Un humor que haría palidecer a Laura Mulvey y a sus seguidoras feministas con el modelo femenino planteado en el film. Un ejemplo. ¿Cuál es el sueño de Doronjo (Kyoko Fukada)? Ser ama de casa, quedarse embarazada y esperar a su príncipe azul que no es otro que Yatterman 1. Glups. Esta estereotipación tradicionalista, sumamente conservadora, ningunea a la mujer y el humor no deja de tener un tinte misógino que, aunque aquellos valores permaneciesen en la serie de los 70, es peligroso mantenerlos intactos en pleno 2009, por mucho juego que haya detrás.

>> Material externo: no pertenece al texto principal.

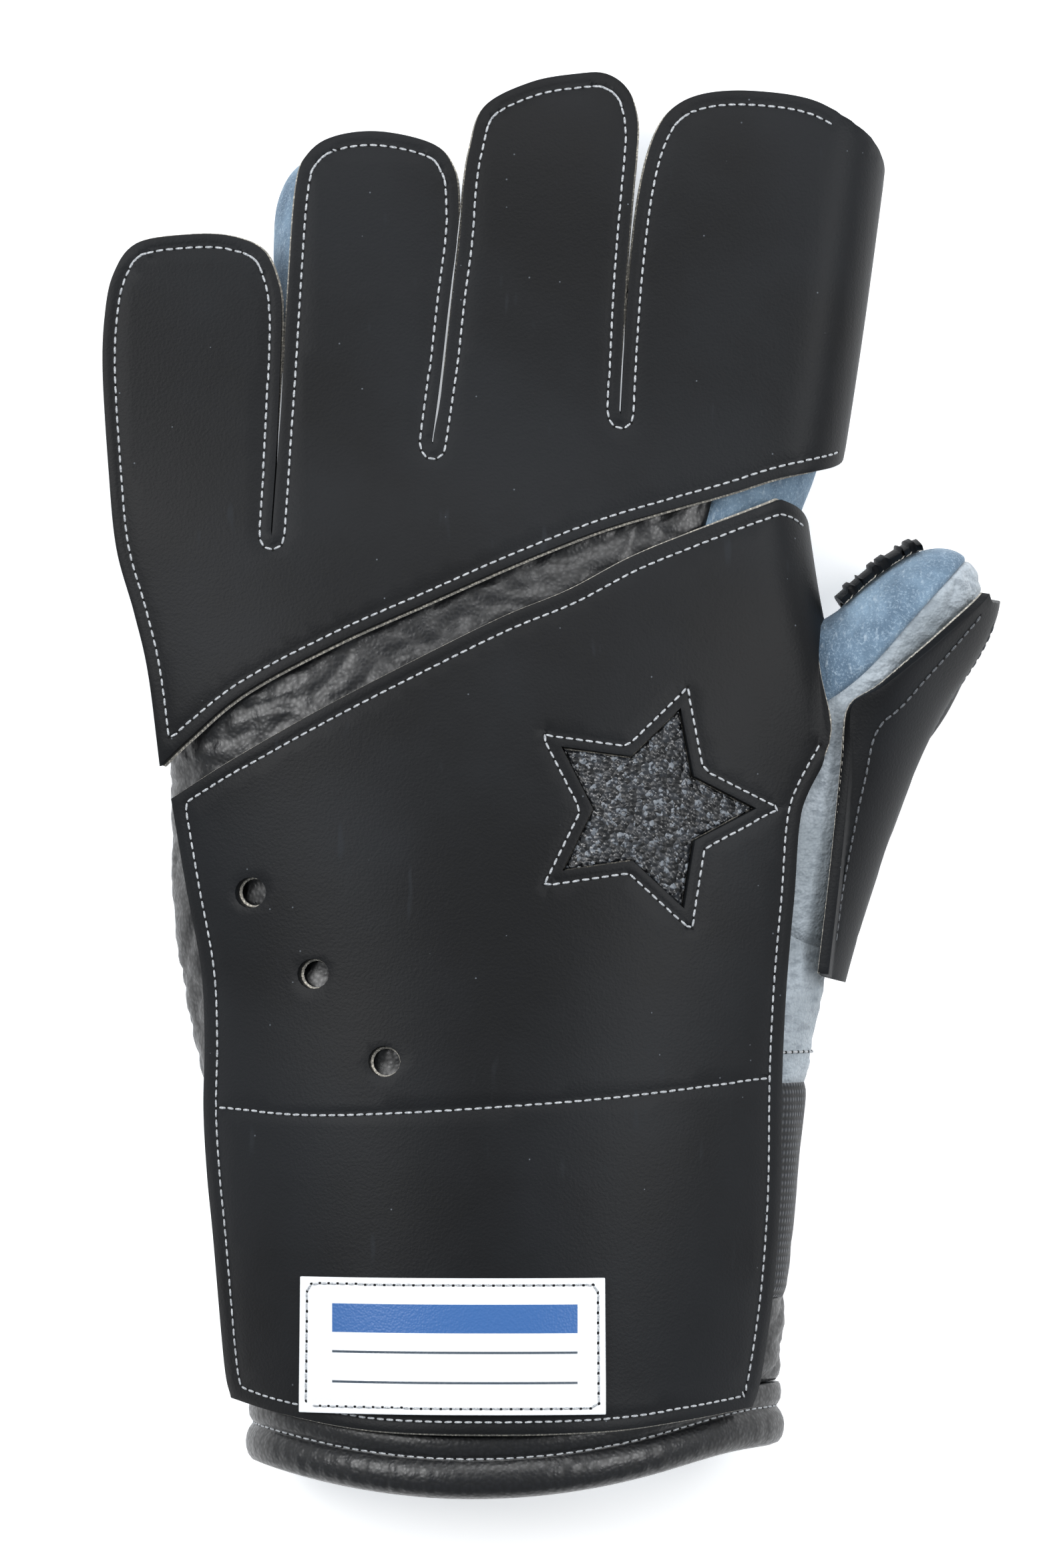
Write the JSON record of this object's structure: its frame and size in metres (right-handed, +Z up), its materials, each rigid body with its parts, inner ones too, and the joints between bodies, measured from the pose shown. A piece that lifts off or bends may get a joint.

Casi finalizando, podemos afirmar que estamos ante una película no-exportable, destinada a un consumo local ya que no existe preámbulo alguno ni voluntad didáctica e introductoria del universo que se referencia. Miike, a pesar de contar con un internacionalismo del que es consciente, no hace ninguna concesión para que sea fácilmente entendible por el espectador, sea de la zona que sea. En un efecto contrario de lo que realizan los norteamericanos cuando adaptan cómics de superhéroes. No obstante, actualmente, la codificación de materiales populares juveniles nipones ya no necesita apenas introducción ante un público cada vez más familiarizado con sus formas de expresión.
Y no podemos cerrar sin mencionar el que consideramos el gran logro del film, que no es otro que el punto de vista desde el que Miike acomete la ficción. Y es que plantea su film combinando la recreación nostálgica con el distanciamiento cáustico del adulto. Hay un cariño implícito, por supuesto. Pero ese candor de la infancia es suplantado por una revisión crítica y humorística de un material de derribo que aunque ahora lo veamos con los ojos de un adulto , eso no quita que le guardemos cariño a algo que forma parte de nuestra memoria afectiva. Ese punto intermedio, similar al que efectuaba Robert Rodríguez en Planet Terror (2007), es el que hace que sintamos simpatía por un producto decididamente casposillo, insultantemente kitsch y muy divertido.